The agreement in issue grants Vinci
exclusive rights to buy Uganda’s coffee before the government can look at other
players. The agreement also exempts the company from import duty tax, stamp
duty, value-added tax, National Social Security Fund, and pay as you earn for
ten years. The company also reserves the right to determine the coffee prices
in the country on top of enjoying electricity subsidies and other benefits.
On Thursday, the Attorney General’s
representative Commissioner George Kallemera informed the court that in their written
submissions, they intend to ask the court to dismiss the case on a preliminary
point of law on the basis that it is premature and the matters raised therein
are not those that fall under the ambits of judicial review.
On his part, lawyer Gerald Batanda who
was representing Vinci also agreed with Kallemera’s submissions adding that
they will also argue that the case was wrongly brought before court since the
applicants sued a private entity whose decision cannot be challenged by way of
filing an application for judicial review.
Batanda
argued that the High Court doesn’t have supervisory powers and jurisdiction to
entertain such cases against private entities as far as the framework of
judicial review matters is concerned.
In June 2022 both Vinci and the government put in formal responses
to the case asking for the case to be dismissed.
The Attorney General
while relying on an affidavit by the Acting Director of Economic Affairs in the
Ministry of Finance, Planning, and Economic Development, Moses Kaggwa indicated
that the agreement doesn't give Vinci any authority to manage production,
export, and set prices of coffee beans and its related products.
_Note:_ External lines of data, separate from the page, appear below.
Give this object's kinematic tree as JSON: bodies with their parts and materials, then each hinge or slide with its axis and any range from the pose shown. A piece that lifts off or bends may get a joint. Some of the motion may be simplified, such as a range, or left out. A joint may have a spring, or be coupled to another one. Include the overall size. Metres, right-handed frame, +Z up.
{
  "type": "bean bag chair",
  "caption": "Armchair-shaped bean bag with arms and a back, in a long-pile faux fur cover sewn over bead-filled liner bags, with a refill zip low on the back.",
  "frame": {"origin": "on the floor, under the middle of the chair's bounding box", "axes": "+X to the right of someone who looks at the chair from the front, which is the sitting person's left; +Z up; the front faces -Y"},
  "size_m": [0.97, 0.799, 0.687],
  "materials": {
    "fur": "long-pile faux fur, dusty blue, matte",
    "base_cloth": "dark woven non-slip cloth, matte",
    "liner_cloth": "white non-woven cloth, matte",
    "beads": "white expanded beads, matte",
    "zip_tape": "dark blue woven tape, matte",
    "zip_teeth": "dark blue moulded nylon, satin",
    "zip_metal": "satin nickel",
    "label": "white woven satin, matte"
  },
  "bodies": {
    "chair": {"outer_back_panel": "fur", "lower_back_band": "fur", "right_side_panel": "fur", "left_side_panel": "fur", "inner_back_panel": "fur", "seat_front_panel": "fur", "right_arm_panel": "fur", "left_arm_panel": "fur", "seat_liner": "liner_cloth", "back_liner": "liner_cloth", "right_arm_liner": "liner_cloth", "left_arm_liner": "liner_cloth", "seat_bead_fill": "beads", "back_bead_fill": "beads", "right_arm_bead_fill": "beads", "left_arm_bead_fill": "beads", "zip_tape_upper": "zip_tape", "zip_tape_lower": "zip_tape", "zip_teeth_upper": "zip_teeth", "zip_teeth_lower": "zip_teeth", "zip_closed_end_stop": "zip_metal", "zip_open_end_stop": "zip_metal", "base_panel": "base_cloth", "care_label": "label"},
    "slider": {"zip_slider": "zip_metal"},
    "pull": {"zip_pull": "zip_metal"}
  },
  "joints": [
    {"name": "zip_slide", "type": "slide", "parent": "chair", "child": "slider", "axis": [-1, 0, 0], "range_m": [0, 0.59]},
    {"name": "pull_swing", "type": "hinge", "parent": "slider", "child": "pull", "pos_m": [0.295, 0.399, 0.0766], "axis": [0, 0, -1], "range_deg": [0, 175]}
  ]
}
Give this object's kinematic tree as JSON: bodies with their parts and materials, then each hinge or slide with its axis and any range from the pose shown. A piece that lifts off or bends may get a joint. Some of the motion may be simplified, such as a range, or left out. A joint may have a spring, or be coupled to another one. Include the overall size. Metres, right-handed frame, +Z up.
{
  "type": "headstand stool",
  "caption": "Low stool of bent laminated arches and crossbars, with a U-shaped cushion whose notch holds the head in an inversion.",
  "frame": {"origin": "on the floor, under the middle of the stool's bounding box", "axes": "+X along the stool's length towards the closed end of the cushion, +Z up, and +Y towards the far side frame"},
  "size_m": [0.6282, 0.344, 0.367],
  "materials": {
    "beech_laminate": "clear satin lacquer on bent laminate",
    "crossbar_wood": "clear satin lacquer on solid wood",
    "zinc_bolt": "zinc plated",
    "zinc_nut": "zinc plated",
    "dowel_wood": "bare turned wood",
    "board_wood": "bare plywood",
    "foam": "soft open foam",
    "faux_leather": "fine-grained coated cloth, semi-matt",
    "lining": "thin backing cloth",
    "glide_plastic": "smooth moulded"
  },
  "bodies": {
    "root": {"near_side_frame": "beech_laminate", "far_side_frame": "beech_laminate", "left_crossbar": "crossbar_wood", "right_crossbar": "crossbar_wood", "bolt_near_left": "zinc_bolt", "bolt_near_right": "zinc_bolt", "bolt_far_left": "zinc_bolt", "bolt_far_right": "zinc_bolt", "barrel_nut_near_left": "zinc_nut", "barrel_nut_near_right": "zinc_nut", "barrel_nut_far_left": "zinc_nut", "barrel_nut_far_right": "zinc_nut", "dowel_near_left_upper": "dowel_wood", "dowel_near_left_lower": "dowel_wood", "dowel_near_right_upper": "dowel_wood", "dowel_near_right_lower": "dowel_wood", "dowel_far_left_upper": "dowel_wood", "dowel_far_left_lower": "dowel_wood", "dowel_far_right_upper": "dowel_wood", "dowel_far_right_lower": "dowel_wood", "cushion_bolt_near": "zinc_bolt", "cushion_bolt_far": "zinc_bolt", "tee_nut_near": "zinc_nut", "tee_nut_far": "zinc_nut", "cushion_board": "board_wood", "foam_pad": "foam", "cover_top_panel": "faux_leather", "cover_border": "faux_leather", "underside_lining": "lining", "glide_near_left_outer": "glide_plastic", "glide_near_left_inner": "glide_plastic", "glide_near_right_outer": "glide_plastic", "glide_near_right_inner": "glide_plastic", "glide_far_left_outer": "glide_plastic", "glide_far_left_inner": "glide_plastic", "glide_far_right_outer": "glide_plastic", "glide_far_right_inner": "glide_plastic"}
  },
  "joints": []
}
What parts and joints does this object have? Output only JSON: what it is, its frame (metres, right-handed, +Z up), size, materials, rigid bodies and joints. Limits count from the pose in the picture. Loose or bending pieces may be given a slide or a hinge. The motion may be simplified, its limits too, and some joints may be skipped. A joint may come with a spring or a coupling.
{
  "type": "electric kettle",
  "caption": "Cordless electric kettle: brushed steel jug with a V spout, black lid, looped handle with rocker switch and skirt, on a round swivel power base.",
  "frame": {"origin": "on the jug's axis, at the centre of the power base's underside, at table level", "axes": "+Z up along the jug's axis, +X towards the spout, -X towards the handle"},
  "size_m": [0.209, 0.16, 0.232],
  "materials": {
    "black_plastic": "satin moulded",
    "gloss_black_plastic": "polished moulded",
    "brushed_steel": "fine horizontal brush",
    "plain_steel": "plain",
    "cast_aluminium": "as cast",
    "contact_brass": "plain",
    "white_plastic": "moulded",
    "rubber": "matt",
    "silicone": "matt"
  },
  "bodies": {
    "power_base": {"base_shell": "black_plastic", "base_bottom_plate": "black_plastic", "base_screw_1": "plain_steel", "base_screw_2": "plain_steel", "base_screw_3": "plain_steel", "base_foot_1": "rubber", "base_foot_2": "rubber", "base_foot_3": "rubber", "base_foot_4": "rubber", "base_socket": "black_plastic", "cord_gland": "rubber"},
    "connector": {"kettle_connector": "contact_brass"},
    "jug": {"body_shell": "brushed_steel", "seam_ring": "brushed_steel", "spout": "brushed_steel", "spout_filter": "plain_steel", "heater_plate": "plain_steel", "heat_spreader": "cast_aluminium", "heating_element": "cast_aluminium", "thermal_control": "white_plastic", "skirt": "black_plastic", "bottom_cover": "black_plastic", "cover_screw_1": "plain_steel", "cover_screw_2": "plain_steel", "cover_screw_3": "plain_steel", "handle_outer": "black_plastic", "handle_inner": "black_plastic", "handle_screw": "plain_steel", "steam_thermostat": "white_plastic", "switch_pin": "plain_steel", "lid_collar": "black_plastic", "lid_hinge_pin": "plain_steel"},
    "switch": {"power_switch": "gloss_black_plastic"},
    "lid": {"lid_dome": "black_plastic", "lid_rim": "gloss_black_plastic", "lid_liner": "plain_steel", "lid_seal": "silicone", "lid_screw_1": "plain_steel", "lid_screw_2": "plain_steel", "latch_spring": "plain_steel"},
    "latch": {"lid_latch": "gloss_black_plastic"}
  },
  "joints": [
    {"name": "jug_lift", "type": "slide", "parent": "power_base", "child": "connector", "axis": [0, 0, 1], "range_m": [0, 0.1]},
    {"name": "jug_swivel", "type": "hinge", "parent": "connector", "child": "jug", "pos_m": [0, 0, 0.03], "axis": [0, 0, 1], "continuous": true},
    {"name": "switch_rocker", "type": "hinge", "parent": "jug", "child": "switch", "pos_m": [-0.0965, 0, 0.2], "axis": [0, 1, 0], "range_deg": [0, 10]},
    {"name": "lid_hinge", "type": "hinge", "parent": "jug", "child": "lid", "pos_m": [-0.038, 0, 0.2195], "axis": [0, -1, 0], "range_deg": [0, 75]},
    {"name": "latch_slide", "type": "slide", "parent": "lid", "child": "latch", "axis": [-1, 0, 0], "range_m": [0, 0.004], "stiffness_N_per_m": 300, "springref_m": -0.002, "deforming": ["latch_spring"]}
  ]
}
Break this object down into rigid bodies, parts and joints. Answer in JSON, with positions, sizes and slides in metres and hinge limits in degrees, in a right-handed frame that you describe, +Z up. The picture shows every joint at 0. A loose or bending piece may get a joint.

Kaggwa noted that all the required legal, administrative, and consultative
processes were adhered to and the execution of the agreement by the government
was informed by the overall government policy to invest in value addition and specifically
agro-processing in line with the National Coffee Policy and National Coffee Act
of 2021.
In their
response, Vinci tabled evidence showing that Uganda exported 382,000 tonnes of
coffee between May 2021 and April 2022 and that the International Coffee
Organization indicates that Uganda has for the past two decades produced an
average of 437,650 tonnes of coffee per year with 330,540 tonnes in the coffee
year 2019-2020 alone.
This, the court
heard, it makes it impossible for Vinci Company to obtain a monopoly over
the management of the coffee business in Uganda when the maximum capacity of
their project is 60,000 tonnes.
It is against
this brief background that the Judge has asked the parties to expound on and
make written submissions to enable him to come up with his decision on whether to quash
the agreement or not.
In April the Sectoral Committee on Trade, Tourism, and Industry in Parliament unanimously
called for the cancellation of the agreement on grounds that it contravened the
constitution and other tax laws. One of the applicants Byansi wants the court
to also rely on this report and quash the agreement.